Cookson: Workforce development begins in the workplace
It’s essential to the economic strength of New Hampshire
I am approaching the end of my fifth year as executive director of the NH High Tech Council, but my involvement goes back much further than that.
I was a board member from 2007 to 2010 and an active member during my days at PC Connection in the 1990s. Back then, we got excited about the latest Pentium processor and Palm Pilot. Today, it’s the iPhone 6S Plus (well, sort of).
One early treat I had as a member of the council was an invitation to inventor Dean Kamen’s house shortly after the Segway was unveiled and I was able to take it for a spin on his deck. Now, 14 years later, that model Segway sits in a display at the Millyard Museum in Manchester.
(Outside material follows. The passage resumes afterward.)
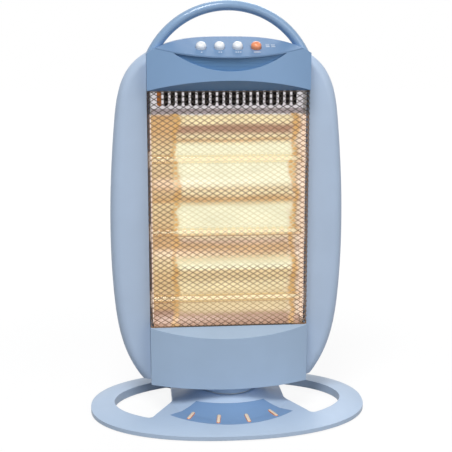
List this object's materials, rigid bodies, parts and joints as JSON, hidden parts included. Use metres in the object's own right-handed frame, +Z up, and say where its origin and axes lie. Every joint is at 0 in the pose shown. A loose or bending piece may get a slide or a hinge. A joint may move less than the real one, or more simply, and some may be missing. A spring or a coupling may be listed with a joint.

My current role still enables me to see some cool things from time to time. Earlier this month, the council helped arrange a visit for U.S. Sens. Kelly Ayotte and Angus King of Maine, both of whom wanted to visit a unique tech company located near the border shared by New Hampshire and Maine. I was fortunate enough to join them on the tour.
Wilcox Industries is a 34-year-old company located in Newington that specializes in developing and manufacturing high quality tactical products for the military and law enforcement agencies worldwide. Wilcox CEO Jim Teetzel led us on a tour of the 120,000-square-foot manufacturing facility, which he claimed “is cleaner than most hospitals.”
Teetzel, who founded the company, is passionate about the products he makes and the lives they save and protect. Quality and precision are key, and this was evident as we walked the manufacturing floor. His model of making nearly all of the parts for his products in-house is impressive and also eliminates the need to rely on other suppliers.
He’s also passionate about his 150-plus employees and about maintaining a skilled workforce. Wilcox pays 100 percent of health care insurance premiums for its employees and their families.
Teetzel says turnover is extremely minimal and there is a high level of employment loyalty. He attributes this to good jobs, good growth opportunities through advancement, and great benefits.
Developing and maintaining a highly skilled workforce is essential to success at Wilcox. It’s also essential to the economic strength of New Hampshire.
In this fifth year as executive director, I see a need as an organization to take a deeper dive into our future workforce needs in the tech sector. We hear of tech worker shortages, we track job openings, and this gives us some sense of the sector’s size, economic impact and growth potential. But we lack a true map of the sector and a plan for future sustained growth. Many of the puzzle pieces are there – they need to be assembled and the gaps need to be filled. Wilcox has done this as a company and we need to do it as a state.
As a sector, we have much to build on. We are growing at 4 percent a year and our median salaries are double the national average. High-tech employment is 48 percent above the national average in New Hampshire. And there’s much to be proud of historically, such as being the place where the first video game was invented and watching our tech start up community be nourished by such organizations as Alpha Loft, Live Free and Start and the council.
It’s time to kick it up a few more levels. Stay tuned New Hampshire.
Matt Cookson, executive director of the NH High Tech Council, is founder and president of Cookson Strategic Communications in Manchester.